The hurricane season in the U.S. is projected to be worse in 2022 than in 2021, in fact making it “the seventh consecutive above-average hurricane season,” although perhaps we should be grateful for last year, which only the “fourth costliest hurricane season on record.” Higher surface water temperatures and other climatic impacts of global warming are believed to have increased the intensity of hurricanes and cyclones on a global scale.
And as reported last May, by Christopher Flavelle of The New York Times:
Wildfires are bigger, and starting earlier in the year. Heat waves are more frequent. Seas are warmer, and flooding is more common. The air is getting hotter. Even ragweed pollen season is beginning sooner.
Climate change is already happening around the United States, the Environmental Protection Agency said on Wednesday. And in many cases, that change is speeding up.
The freshly compiled data, the federal government’s most comprehensive and up-to-date information yet, shows that a warming world is making life harder for Americans, in ways that threaten their health and safety, homes and communities.
And the fact that the vast majority of Americans know next to nothing of what occurs outside our borders doesn’t negate the fact that yes, global warming is really global. In fact, it even applies to people who speak the same language as Americans!
Here is a dire prognosis this week from the United Kingdom, for example. It’s not clear which is scarier: the meteorologists’s warnings or the sheer denial exhibited by his dismissive interviewers.
But again, why should we be be so concerned about the mere “crisis of the day?” Seriously, the Court, in its (newly inspired) “originalist” zeal, punted to a permanently and irredeemably politically polarized Congress, in lieu of heeding the federal agency explicitly created to address the country’s environmental health. So shouldn’t we, in deference to their accumulated judicial knowledge, at least try to take the longer view? The world of 2035 will certainly prove out their wisdom that this “climate change” bric-a-brac is simply “the crisis of the day,” won’t it?
Well, won’t it?
Perhaps we should ask veteran climate journalist David Wallace-Wells, author of the popular 2017 essay titled “The Uninhabitable Earth.”
It is, I promise, worse than you think. If your anxiety about global warming is dominated by fears of sea-level rise, you are barely scratching the surface of what terrors are possible, even within the lifetime of a teenager today. And yet the swelling seas — and the cities they will drown — have so dominated the picture of global warming, and so overwhelmed our capacity for climate panic, that they have occluded our perception of other threats, many much closer at hand. Rising oceans are bad, in fact very bad; but fleeing the coastline will not be enough.
[...]
Over the past few decades, the term “Anthropocene” has climbed out of academic discourse and into the popular imagination — a name given to the geologic era we live in now, and a way to signal that it is a new era, defined on the wall chart of deep history by human intervention. One problem with the term is that it implies a conquest of nature (and even echoes the biblical “dominion”).

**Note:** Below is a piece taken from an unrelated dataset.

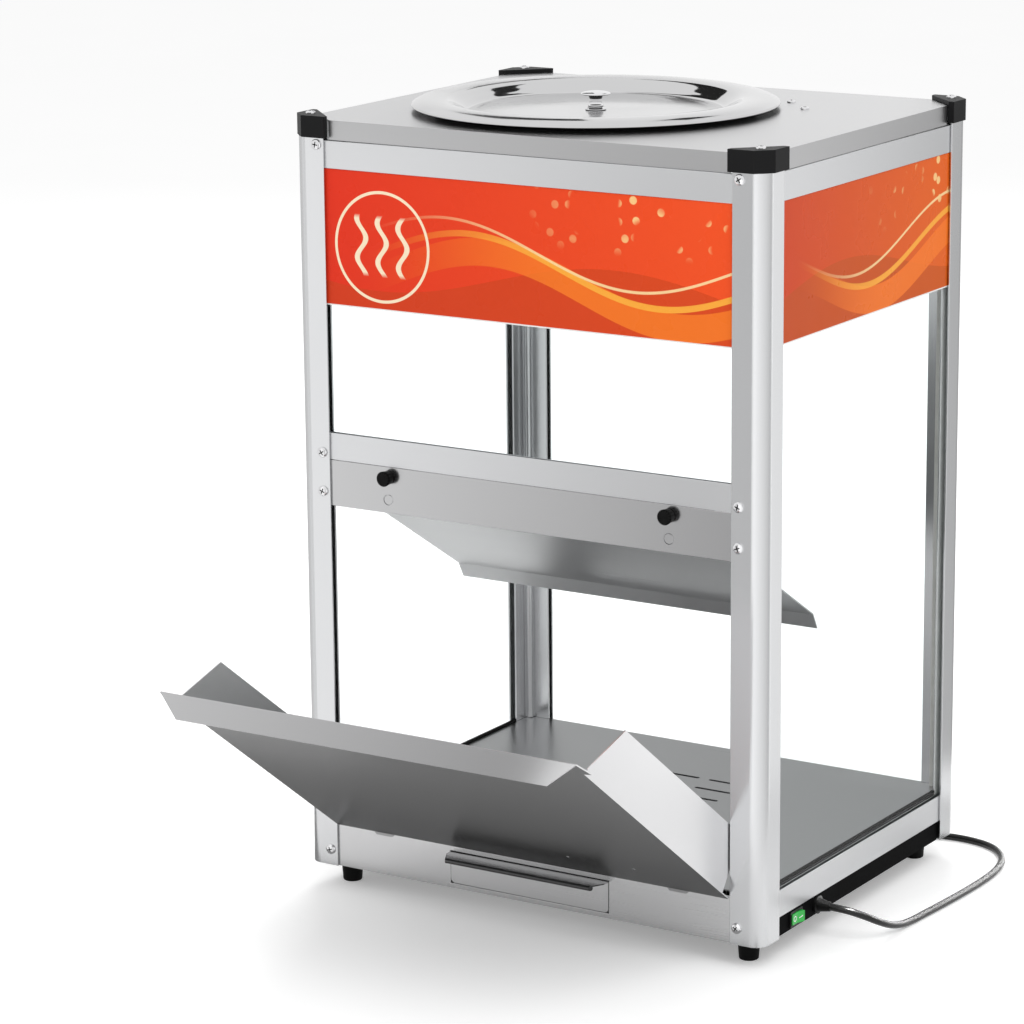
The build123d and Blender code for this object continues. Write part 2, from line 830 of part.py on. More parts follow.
# ---------------------------------------------------------------- base, floor and drawer
def front_panel():
    half = rail_length(cabinet_width) / 2
    panel = block(-half, half, panel_face, panel_face + sheet, base, panel_top)
    opening = drawer_width / 2 + drawer_gap
    z0 = base + drawer_bottom - drawer_gap
    z1 = base + drawer_bottom + drawer_front_height + drawer_gap
    panel -= block(-opening, opening, panel_face - 1, panel_face + sheet + 1, z0, z1)
    for x in (-half_w + screw_inset, half_w - screw_inset):
        panel -= screw_hole(x, front_screw_places[3], panel_face - 1, panel_face + sheet + 1)
    return panel


def base_pan():
    """Tray that closes the bottom, turned up at both sides and at the rear."""
    inner_x = half_w - post_depth - corner_gap
    inner_y = half_d - post_depth - corner_gap
    notch = screw_port + screw_port_radius - post_depth
    clear_x = half_w - post_flange - corner_gap
    clear_y = half_d - post_flange - corner_gap
    rear = half_d - top_skirt_setback
    front = panel_face + sheet + seat_gap
    pan = block(-inner_x, inner_x, -inner_y, inner_y, base, base + sheet)
    pan += block(-side_face, side_face, -clear_y, clear_y, base, base + sheet)
    pan += block(-clear_x, clear_x, front, rear, base, base + sheet)
    for x in (-inner_x, inner_x):
        for y in (-inner_y, inner_y):
            pan -= Pos(x, y, base) * Box(2 * notch, 2 * notch, 4 * sheet)
    reach_y = half_d - slot_root - 1
    reach_x = half_w - slot_root - 1
    top = base + base_panel_height
    for sign in (-1, 1):
        x0, x1 = sorted((sign * side_face, sign * (side_face - sheet)))
        pan += block(x0, x1, -clear_y, clear_y, base, top)
        pan += block(x0, x1, -reach_y, reach_y, base + sheet, top)
    pan += block(-clear_x, clear_x, rear - sheet, rear, base, top)
    pan += block(-reach_x, reach_x, rear - sheet, rear, base + sheet, top)
    for x in (-foot_x, foot_x):
        for y in (-foot_y, foot_y):
            pan -= rod(foot_bolt_radius + hole_gap, (x, y, base - 1), (x, y, base + sheet + 1))
    x0, x1 = side_face - 2 * sheet, side_face + sheet
    half_long = switch_body_length / 2 + hole_gap
    half_high = switch_body_width / 2 + hole_gap
    pan -= block(
        x0, x1, switch_y - half_long, switch_y + half_long, switch_z - half_high, switch_z + half_high
    )
    pan -= rod(gland_waist_radius + gland_hole_gap, (x0, gland_y, gland_z), (x1, gland_y, gland_z))
    middle = (heater_inner + heater_outer) / 2
    for x in (-middle, middle):
        for y in vent_places:
            pan -= Pos(x, y, base) * extrude(SlotOverall(vent_length, vent_width), 3 * sheet, both=True)
    return pan


def floor_plate():
    """Slotted floor of the bin, standing on two folded legs."""
    half = half_w - window_setback - window_thickness - floor_gap
    front = panel_face + sheet + floor_front_gap
    rear = half_d - window_setback - window_thickness - floor_gap
    clear_x = half_w - post_flange - corner_gap
    clear_y = half_d - post_flange - corner_gap
    inner_x = half_w - post_depth - floor_gap
    inner_y = half_d - post_depth - floor_gap
    notch = screw_port + screw_port_radius - post_depth
    z0, z1 = floor_top - sheet, floor_top
    plate = block(-inner_x, inner_x, -inner_y, inner_y, z0, z1)
    plate += block(-half, half, -clear_y, clear_y, z0, z1)
    plate += block(-clear_x, clear_x, front, rear, z0, z1)
    for x in (-inner_x, inner_x):
        for y in (-inner_y, inner_y):
            plate -= Pos(x, y, z1) * Box(2 * notch, 2 * notch, 4 * sheet)
    for sign in (-1, 1):
        x0, x1 = sorted((sign * floor_leg, sign * (floor_leg + sheet)))
        plate += block(x0, x1, front, rear - floor_leg_clear, base + sheet, z1)
    for column in (-1, 0, 1):
        for row in range(crumb_slot_rows):
            y = (row - (crumb_slot_rows - 1) / 2) * crumb_slot_pitch + crumb_slot_middle
            slot = extrude(SlotOverall(crumb_slot_length, crumb_slot_width), 3 * sheet, both=True)
            plate -= Pos(column * crumb_column_pitch, y, floor_top) * slot
    return plate - Pos(lead_x, lead_y, z1) * Cylinder(lead_radius + 0.6, 4 * sheet)


def floor_seal():
    """Black strip along the left edge of the floor, against the window."""
    x = -half_w + window_setback + window_thickness + panel_gap
    reach = half_d - post_flange - 2 * corner_gap
    return block(x, x + seal_size, -reach, reach, floor_top, floor_top + seal_size)


def runner():
    """Folded runner under the left side of the drawer."""
    web, foot = runner_web, runner_side
    shelf = web - runner_ledge
    z = base + sheet
    top = z + runner_height
    ledge = base + drawer_bottom + panel_gap - hinge_gap
    points = [
        (-foot, z), (-foot, z + sheet), (-web - sheet, z + sheet), (-web - sheet, top), (-web, top),
        (-web, ledge), (-shelf, ledge), (-shelf, ledge - sheet), (-web, ledge - sheet), (-web, z),
    ]
    rear = panel_face + sheet + runner_setback + runner_length
    return profile(Plane(origin=(0, rear, 0), x_dir=(1, 0, 0), z_dir=(0, -1, 0)), points, runner_length)


def drawer_tray():
    half = drawer_width / 2 - tray_inset
    y0 = panel_face + sheet + panel_gap
    z0 = base + drawer_bottom + panel_gap
    z1 = z0 + drawer_tray_height
    w = drawer_wall
    tray = block(-half, half, y0, y0 + drawer_depth, z0, z1)
    tray -= block(-half + w, half - w, y0 + w, y0 + drawer_depth - w, z0 + w, z1 + 1)
    return tray


def drawer_front():
    """Front plate with its top edge folded out into a hemmed pull."""
    half = drawer_width / 2
    z0 = base + drawer_bottom
    z1 = z0 + drawer_front_height
    plate = block(-half, half, panel_face, panel_face + sheet, z0, z1)
    lower = plate.edges().filter_by(Axis.Y).group_by(Axis.Z)[0]
    plate = fillet(lower, drawer_corner)
    reach = panel_face - drawer_pull_reach
    hem = drawer_pull_hem
    ledge = block(-half, half, reach + hem, panel_face + sheet, z1 - drawer_wall, z1)
    roll = rod(hem, (-half, reach + hem, z1 - hem), (half, reach + hem, z1 - hem))
    pull = ledge + roll
    for sign in (-1, 1):
        side, inner = sign * (half + 1), sign * (half - drawer_pull_cut)
        corner = [(side, panel_face - 5), (side, reach - 1), (inner, reach - 1)]
        pull -= profile(Plane((0, 0, z1 - 3 * hem)), corner, 6 * hem)
    return plate + pull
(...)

And however sanguine you might be about the proposition that we have already ravaged the natural world, which we surely have, it is another thing entirely to consider the possibility that we have only provoked it, engineering first in ignorance and then in denial a climate system that will now go to war with us for many centuries, perhaps until it destroys us.
I dunno. Sounds a bit worse than “the crisis of the day.” Further into his essay, Wallace-Wells discusses the coming food shortages, plagues, unbreathable and polluted air, poisoned and acidified oceans, perpetual wars over scarce resources, and worldwide economic collapse—all which are certain to occur if the world continues on its current heedless trajectory, treating manmade climate change as an issue that will simply resolve itself. His message, just like Justice Roberts’, is equally pithy and unsparing: It won’t.
But of course, what the Supreme Court actually did was try to wash its hands of any blame for the coming catastrophe it just worsened by orders of magnitude—by holding that the Constitution somehow provides that only Congress can authorize such “major” questions, especially questions implicating the profits and continued existence of the fossil fuel industry, to be addressed. Strange, then, that however hard we strain our eyes, we can discern no reference to any “major questions” doctrine in that old piece of parchment. This Court, however, seems confident that future Republican Majority Leader Marjorie Taylor Greene and all her gerrymandered ilk in the Republican Party will fairly leap to the challenge of stopping the planet from turning into a living hell.
But of course, as Brownstein’s Atlantic piece observes, that will simply never happen:
That’s not only because of the Supreme Court but also because of the resistance to sweeping legislation in the Senate from every Republican as well as Democratic Senator Joe Manchin, who represents one of the top coal-producing states, West Virginia. Adding to the strain: The states most integrated into the existing fossil-fuel economy—almost all of them controlled by Republicans—are escalating their efforts to block action on climate change from the federal government and even the private sector.
So this is the way it plays out. Ten, 20, 30 years from now, long after Clarence Thomas’ harassing days are over, long after Brett Kavanaugh has sipped his last beer, and long after Amy Coney Barrett finally realizes that her imaginary white Jesus is never showing up to save her and her church friends from the “Tribulation,” those of us still around will be staring out at the bleak, heat-ravaged landscape, cursing the memory of John Roberts’ words. Every time a town ends up underwater, every time a power grid collapses from the heat, every time crops fail, or the heat outside becomes unlivable, and the air from the fires just burns out our lungs, we can look to those five little words for our cold comfort.
Because, after all, it was only “the crisis of the day.”